WASHINGTON - Satellite imagery shows significant new construction at North Korea’s main rocket launch site in a sign of leader Kim Jong-un’s determination to pursue a space program despite international censure, a U.S. research institute said Thursday.

North Korea is barred under UN Security Council resolutions from launching rockets as that technology can also be used to launch ballistic missiles. Kim, however, declared this month that its space program “can never be abandoned.”

North Korea has been upgrading the Sohae launch site on its west coast since mid-2013 after it blasted its first rocket into space in December 2012. It says the space program is peaceful.

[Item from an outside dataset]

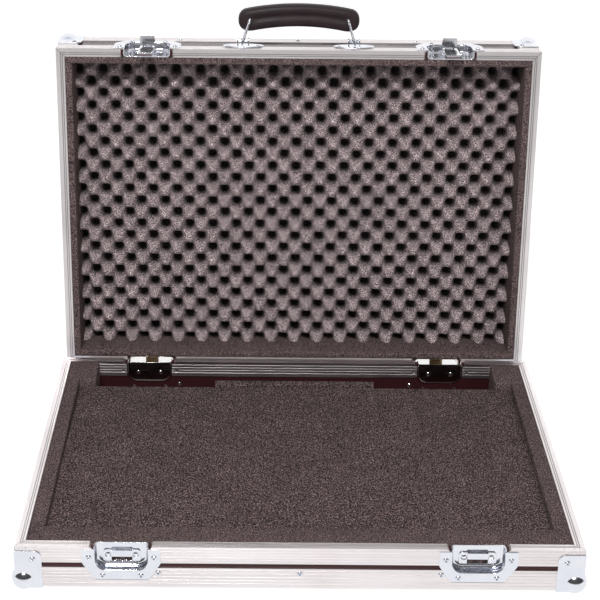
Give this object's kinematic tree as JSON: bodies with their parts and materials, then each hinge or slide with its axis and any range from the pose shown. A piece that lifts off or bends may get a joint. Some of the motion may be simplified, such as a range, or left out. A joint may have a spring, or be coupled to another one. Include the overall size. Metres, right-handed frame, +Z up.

The U.S.-Korea Institute at Johns Hopkins School of Advanced International Studies says the North completed an expansion of its launch tower late last year to take larger rockets.

Commercial satellite imagery shows that since then, the North has been working on a support building and what appears to be a moveable platform to allow an assembled rocket to be shifted on rails to the launch pad.

The institute likens it to facilities in China but says there’s no publicly available evidence to suggest Beijing is providing help. The most recent image is from May 16.

“The Sohae facility upgrade program represents a significant investment of financial, material and personnel resources and is another indicator, along with its public statements, that North Korea is determined to pursue its space program,” read the analysis provided to The Associated Press ahead of publication on the institute’s website, 38 North.

Satellite imagery analyst Tim Brown writes that the expansion of the launch tower suggests the North wants to field a larger space launch vehicle, which may also contribute to its development of long-range ballistic missiles.